(dissenting). There was no error in the trial court’s refusal to set aside the stipulation. It is true that where the next friend of a minor plaintiff enters into a compromise or settlement of the minor’s claims, the settlement is without effect unless, after a hearing, Centala v Navrude, 45 Mich App 282, 284-285; 206 NW2d 544 (1973), the trial court determines that it is in the best interests of the minor plaintiff. Palazzolo v Judge of Superior Court of Grand Rapids, 234 Mich 547, 549; 208 NW 677 (1926), Dudex v Sterling Brick Co, 237 Mich 470; 212 NW 92 (1927). Here, however, there was no compromise or settlement based on the merits of the case whose fairness the court could evaluate, for the trial court would have had to dismiss the action in any event as to Peoples. There was simply a stipulation, entered into in accordance with the applicable court rule, GCR 1963, 504.1(1), based on defendant Peoples’ perceived immunity from suit. This conclusion disposes of the sole issue raised by plaintiffs.

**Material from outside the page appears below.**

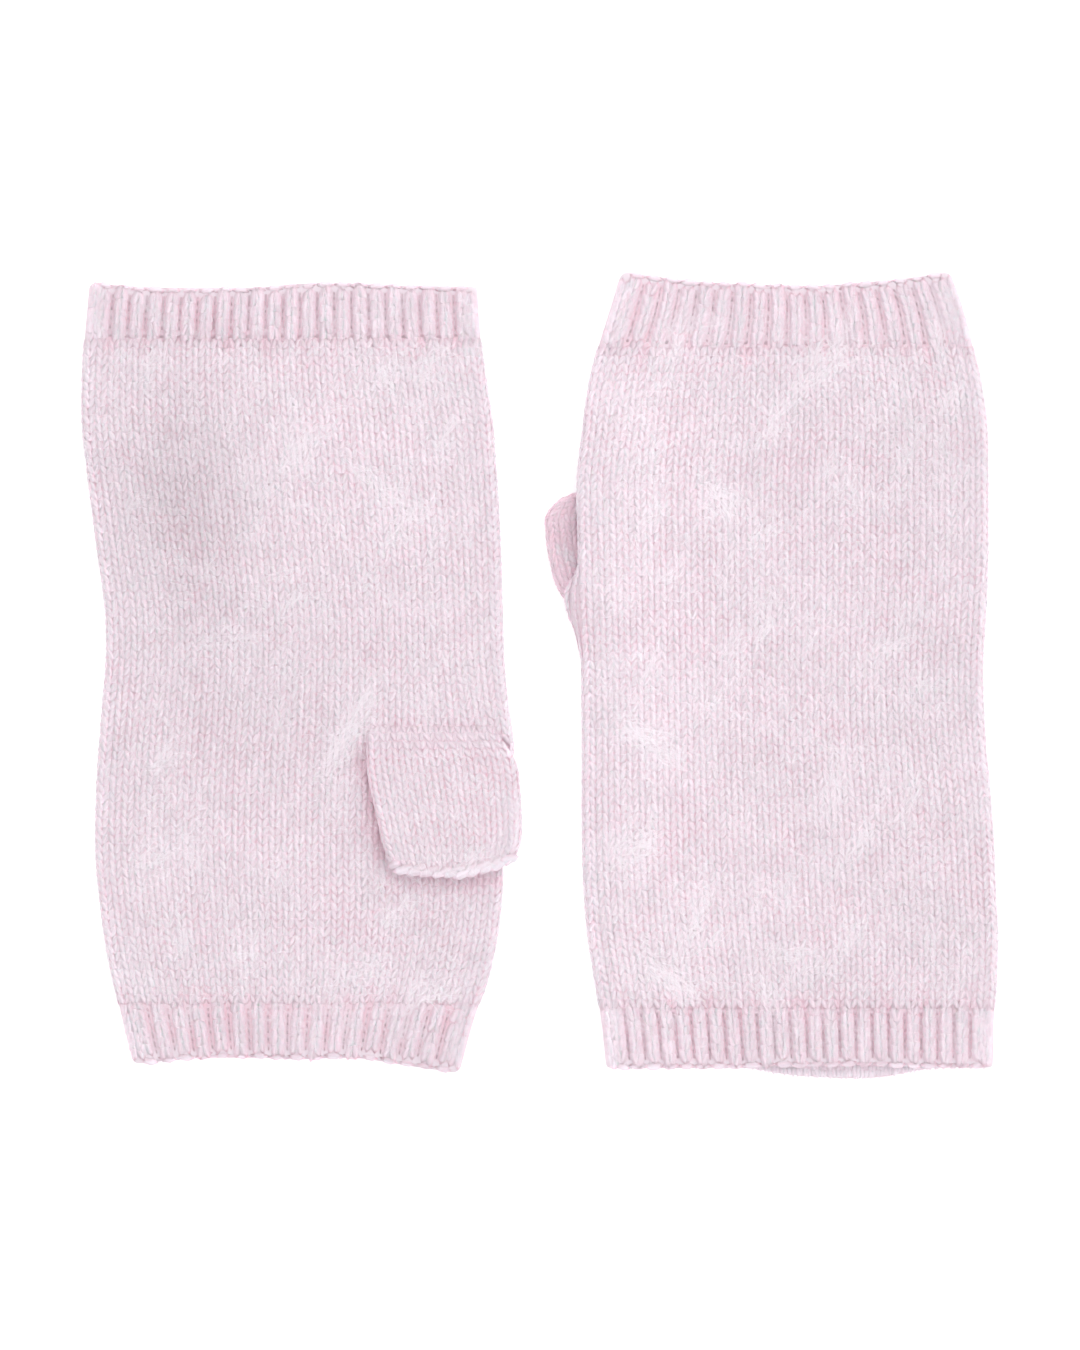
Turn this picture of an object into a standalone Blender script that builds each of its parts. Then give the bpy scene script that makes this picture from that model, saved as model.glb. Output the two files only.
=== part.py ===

However, the majority has seen fit to prolong this ten-year old phase of the instant case by injecting, sua sponte, the argument that the parties "misapprehended” the state of the law relative to governmental immunity at the time the stipulation was entered into. My brothers further believe that the minor plaintiff’s next friend was without authority to bind the minor by the stipulation involved because it surrendered the minor’s rights against defendant hospital — even though these rights weren’t recognized by judicial pro*536nouncement until years following the entry of the stipulation. I cannot agree. There was no misapprehension as to the status of defendant’s immunity at the time. A hearing to determine the best interests of this minor, held at that time, would have produced no different results and plaintiff’s next friend could effectively bind the minor. I do not view the facts of this case to be as unique as my brothers view them. Their decision today invites the reopening of much long-settled litigation and greatly undermines the intended finality of GCR 1963, 504.1(1).
For these reasons, I would affirm the trial court’s refusal to set aside the stipulation.